EXERCISE REQUIREMENTS: Take the data below and repeat it exactly.

SOURCE MATERIAL:
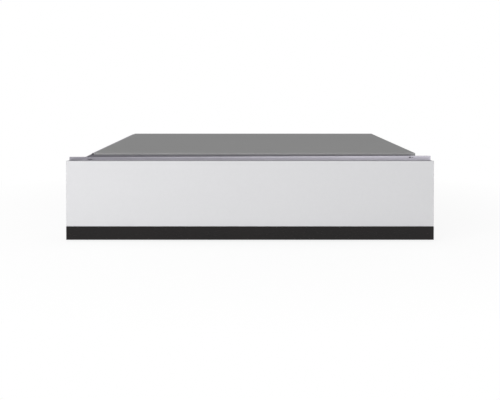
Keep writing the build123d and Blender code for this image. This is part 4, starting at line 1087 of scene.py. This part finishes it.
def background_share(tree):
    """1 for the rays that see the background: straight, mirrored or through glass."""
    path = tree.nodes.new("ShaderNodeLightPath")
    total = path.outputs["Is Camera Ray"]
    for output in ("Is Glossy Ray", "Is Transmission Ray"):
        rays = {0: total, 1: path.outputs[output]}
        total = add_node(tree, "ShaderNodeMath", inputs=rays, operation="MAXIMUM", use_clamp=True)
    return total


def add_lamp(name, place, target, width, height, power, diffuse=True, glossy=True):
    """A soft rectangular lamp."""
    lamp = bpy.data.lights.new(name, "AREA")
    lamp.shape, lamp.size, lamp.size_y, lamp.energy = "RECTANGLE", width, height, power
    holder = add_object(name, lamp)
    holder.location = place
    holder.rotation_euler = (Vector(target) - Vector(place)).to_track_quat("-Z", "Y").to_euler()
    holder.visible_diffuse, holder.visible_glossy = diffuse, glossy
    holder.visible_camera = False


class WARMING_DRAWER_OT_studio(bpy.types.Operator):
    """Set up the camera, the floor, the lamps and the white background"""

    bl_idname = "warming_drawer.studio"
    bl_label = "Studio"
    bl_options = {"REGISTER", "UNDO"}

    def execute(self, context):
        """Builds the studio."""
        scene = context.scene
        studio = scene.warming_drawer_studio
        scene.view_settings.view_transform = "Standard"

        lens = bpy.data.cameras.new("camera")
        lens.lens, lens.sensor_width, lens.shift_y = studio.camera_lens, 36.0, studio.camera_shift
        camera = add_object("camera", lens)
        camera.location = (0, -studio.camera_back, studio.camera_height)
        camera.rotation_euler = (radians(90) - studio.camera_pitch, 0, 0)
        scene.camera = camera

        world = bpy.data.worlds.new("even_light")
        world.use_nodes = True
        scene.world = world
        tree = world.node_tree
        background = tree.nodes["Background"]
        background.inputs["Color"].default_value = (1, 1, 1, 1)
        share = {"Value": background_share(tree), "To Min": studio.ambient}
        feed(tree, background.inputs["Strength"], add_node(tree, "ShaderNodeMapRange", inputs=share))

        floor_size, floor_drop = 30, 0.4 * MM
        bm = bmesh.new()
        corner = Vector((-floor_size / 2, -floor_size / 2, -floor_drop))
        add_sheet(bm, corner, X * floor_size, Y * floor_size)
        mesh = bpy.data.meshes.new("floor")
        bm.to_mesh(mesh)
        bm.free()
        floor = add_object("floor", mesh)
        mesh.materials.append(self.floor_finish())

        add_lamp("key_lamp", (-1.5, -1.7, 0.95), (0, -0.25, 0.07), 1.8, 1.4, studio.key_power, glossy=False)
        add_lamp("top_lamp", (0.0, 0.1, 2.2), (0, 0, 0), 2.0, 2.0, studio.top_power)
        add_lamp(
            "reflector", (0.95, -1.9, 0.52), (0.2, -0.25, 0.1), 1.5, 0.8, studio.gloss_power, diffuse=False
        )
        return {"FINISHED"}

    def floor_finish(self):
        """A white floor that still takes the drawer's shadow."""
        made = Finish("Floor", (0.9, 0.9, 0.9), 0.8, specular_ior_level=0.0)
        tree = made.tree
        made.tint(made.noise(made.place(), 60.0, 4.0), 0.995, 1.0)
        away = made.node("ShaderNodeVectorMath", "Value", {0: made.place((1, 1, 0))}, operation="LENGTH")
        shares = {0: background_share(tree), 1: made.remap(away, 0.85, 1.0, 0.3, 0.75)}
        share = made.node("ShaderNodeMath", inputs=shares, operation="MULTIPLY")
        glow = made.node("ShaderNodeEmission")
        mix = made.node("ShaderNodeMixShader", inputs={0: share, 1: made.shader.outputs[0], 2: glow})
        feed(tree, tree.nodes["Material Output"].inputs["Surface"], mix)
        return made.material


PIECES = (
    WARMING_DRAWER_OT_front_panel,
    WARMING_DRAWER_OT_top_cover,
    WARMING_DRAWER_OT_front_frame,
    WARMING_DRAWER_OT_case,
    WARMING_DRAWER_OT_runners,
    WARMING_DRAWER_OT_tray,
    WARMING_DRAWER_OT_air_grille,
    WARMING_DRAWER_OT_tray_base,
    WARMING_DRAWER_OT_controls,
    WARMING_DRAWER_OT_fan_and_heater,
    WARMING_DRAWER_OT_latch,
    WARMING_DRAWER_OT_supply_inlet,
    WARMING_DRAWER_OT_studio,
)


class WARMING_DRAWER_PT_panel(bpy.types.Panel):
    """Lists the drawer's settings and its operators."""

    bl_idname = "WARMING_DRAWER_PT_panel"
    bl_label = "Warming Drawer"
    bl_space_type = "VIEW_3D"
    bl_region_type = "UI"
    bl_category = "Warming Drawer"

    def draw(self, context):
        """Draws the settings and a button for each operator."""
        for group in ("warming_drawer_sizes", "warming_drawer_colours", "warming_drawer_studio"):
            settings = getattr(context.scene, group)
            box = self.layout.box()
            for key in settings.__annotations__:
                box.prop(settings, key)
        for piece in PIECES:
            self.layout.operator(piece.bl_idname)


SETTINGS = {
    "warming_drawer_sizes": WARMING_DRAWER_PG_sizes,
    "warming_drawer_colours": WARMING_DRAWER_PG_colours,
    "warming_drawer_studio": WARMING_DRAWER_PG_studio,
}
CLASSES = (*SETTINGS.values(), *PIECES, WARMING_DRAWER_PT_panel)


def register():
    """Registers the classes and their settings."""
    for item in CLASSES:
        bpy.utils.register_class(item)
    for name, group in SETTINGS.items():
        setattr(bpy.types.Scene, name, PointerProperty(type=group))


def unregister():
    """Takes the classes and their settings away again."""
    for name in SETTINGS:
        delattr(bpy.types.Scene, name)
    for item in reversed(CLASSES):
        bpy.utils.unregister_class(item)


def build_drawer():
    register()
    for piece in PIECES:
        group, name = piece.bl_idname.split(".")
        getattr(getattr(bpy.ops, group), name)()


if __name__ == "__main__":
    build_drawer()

SOLVED EXERCISE:
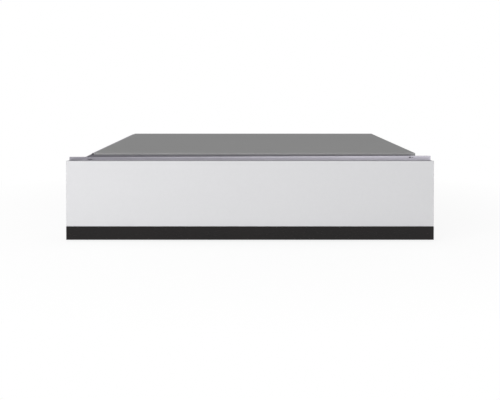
Keep writing the build123d and Blender code for this image. This is part 4, starting at line 1087 of scene.py. This part finishes it.
def background_share(tree):
    """1 for the rays that see the background: straight, mirrored or through glass."""
    path = tree.nodes.new("ShaderNodeLightPath")
    total = path.outputs["Is Camera Ray"]
    for output in ("Is Glossy Ray", "Is Transmission Ray"):
        rays = {0: total, 1: path.outputs[output]}
        total = add_node(tree, "ShaderNodeMath", inputs=rays, operation="MAXIMUM", use_clamp=True)
    return total


def add_lamp(name, place, target, width, height, power, diffuse=True, glossy=True):
    """A soft rectangular lamp."""
    lamp = bpy.data.lights.new(name, "AREA")
    lamp.shape, lamp.size, lamp.size_y, lamp.energy = "RECTANGLE", width, height, power
    holder = add_object(name, lamp)
    holder.location = place
    holder.rotation_euler = (Vector(target) - Vector(place)).to_track_quat("-Z", "Y").to_euler()
    holder.visible_diffuse, holder.visible_glossy = diffuse, glossy
    holder.visible_camera = False


class WARMING_DRAWER_OT_studio(bpy.types.Operator):
    """Set up the camera, the floor, the lamps and the white background"""

    bl_idname = "warming_drawer.studio"
    bl_label = "Studio"
    bl_options = {"REGISTER", "UNDO"}

    def execute(self, context):
        """Builds the studio."""
        scene = context.scene
        studio = scene.warming_drawer_studio
        scene.view_settings.view_transform = "Standard"

        lens = bpy.data.cameras.new("camera")
        lens.lens, lens.sensor_width, lens.shift_y = studio.camera_lens, 36.0, studio.camera_shift
        camera = add_object("camera", lens)
        camera.location = (0, -studio.camera_back, studio.camera_height)
        camera.rotation_euler = (radians(90) - studio.camera_pitch, 0, 0)
        scene.camera = camera

        world = bpy.data.worlds.new("even_light")
        world.use_nodes = True
        scene.world = world
        tree = world.node_tree
        background = tree.nodes["Background"]
        background.inputs["Color"].default_value = (1, 1, 1, 1)
        share = {"Value": background_share(tree), "To Min": studio.ambient}
        feed(tree, background.inputs["Strength"], add_node(tree, "ShaderNodeMapRange", inputs=share))

        floor_size, floor_drop = 30, 0.4 * MM
        bm = bmesh.new()
        corner = Vector((-floor_size / 2, -floor_size / 2, -floor_drop))
        add_sheet(bm, corner, X * floor_size, Y * floor_size)
        mesh = bpy.data.meshes.new("floor")
        bm.to_mesh(mesh)
        bm.free()
        floor = add_object("floor", mesh)
        mesh.materials.append(self.floor_finish())

        add_lamp("key_lamp", (-1.5, -1.7, 0.95), (0, -0.25, 0.07), 1.8, 1.4, studio.key_power, glossy=False)
        add_lamp("top_lamp", (0.0, 0.1, 2.2), (0, 0, 0), 2.0, 2.0, studio.top_power)
        add_lamp(
            "reflector", (0.95, -1.9, 0.52), (0.2, -0.25, 0.1), 1.5, 0.8, studio.gloss_power, diffuse=False
        )
        return {"FINISHED"}

    def floor_finish(self):
        """A white floor that still takes the drawer's shadow."""
        made = Finish("Floor", (0.9, 0.9, 0.9), 0.8, specular_ior_level=0.0)
        tree = made.tree
        made.tint(made.noise(made.place(), 60.0, 4.0), 0.995, 1.0)
        away = made.node("ShaderNodeVectorMath", "Value", {0: made.place((1, 1, 0))}, operation="LENGTH")
        shares = {0: background_share(tree), 1: made.remap(away, 0.85, 1.0, 0.3, 0.75)}
        share = made.node("ShaderNodeMath", inputs=shares, operation="MULTIPLY")
        glow = made.node("ShaderNodeEmission")
        mix = made.node("ShaderNodeMixShader", inputs={0: share, 1: made.shader.outputs[0], 2: glow})
        feed(tree, tree.nodes["Material Output"].inputs["Surface"], mix)
        return made.material


PIECES = (
    WARMING_DRAWER_OT_front_panel,
    WARMING_DRAWER_OT_top_cover,
    WARMING_DRAWER_OT_front_frame,
    WARMING_DRAWER_OT_case,
    WARMING_DRAWER_OT_runners,
    WARMING_DRAWER_OT_tray,
    WARMING_DRAWER_OT_air_grille,
    WARMING_DRAWER_OT_tray_base,
    WARMING_DRAWER_OT_controls,
    WARMING_DRAWER_OT_fan_and_heater,
    WARMING_DRAWER_OT_latch,
    WARMING_DRAWER_OT_supply_inlet,
    WARMING_DRAWER_OT_studio,
)


class WARMING_DRAWER_PT_panel(bpy.types.Panel):
    """Lists the drawer's settings and its operators."""

    bl_idname = "WARMING_DRAWER_PT_panel"
    bl_label = "Warming Drawer"
    bl_space_type = "VIEW_3D"
    bl_region_type = "UI"
    bl_category = "Warming Drawer"

    def draw(self, context):
        """Draws the settings and a button for each operator."""
        for group in ("warming_drawer_sizes", "warming_drawer_colours", "warming_drawer_studio"):
            settings = getattr(context.scene, group)
            box = self.layout.box()
            for key in settings.__annotations__:
                box.prop(settings, key)
        for piece in PIECES:
            self.layout.operator(piece.bl_idname)


SETTINGS = {
    "warming_drawer_sizes": WARMING_DRAWER_PG_sizes,
    "warming_drawer_colours": WARMING_DRAWER_PG_colours,
    "warming_drawer_studio": WARMING_DRAWER_PG_studio,
}
CLASSES = (*SETTINGS.values(), *PIECES, WARMING_DRAWER_PT_panel)


def register():
    """Registers the classes and their settings."""
    for item in CLASSES:
        bpy.utils.register_class(item)
    for name, group in SETTINGS.items():
        setattr(bpy.types.Scene, name, PointerProperty(type=group))


def unregister():
    """Takes the classes and their settings away again."""
    for name in SETTINGS:
        delattr(bpy.types.Scene, name)
    for item in reversed(CLASSES):
        bpy.utils.unregister_class(item)


def build_drawer():
    register()
    for piece in PIECES:
        group, name = piece.bl_idname.split(".")
        getattr(getattr(bpy.ops, group), name)()


if __name__ == "__main__":
    build_drawer()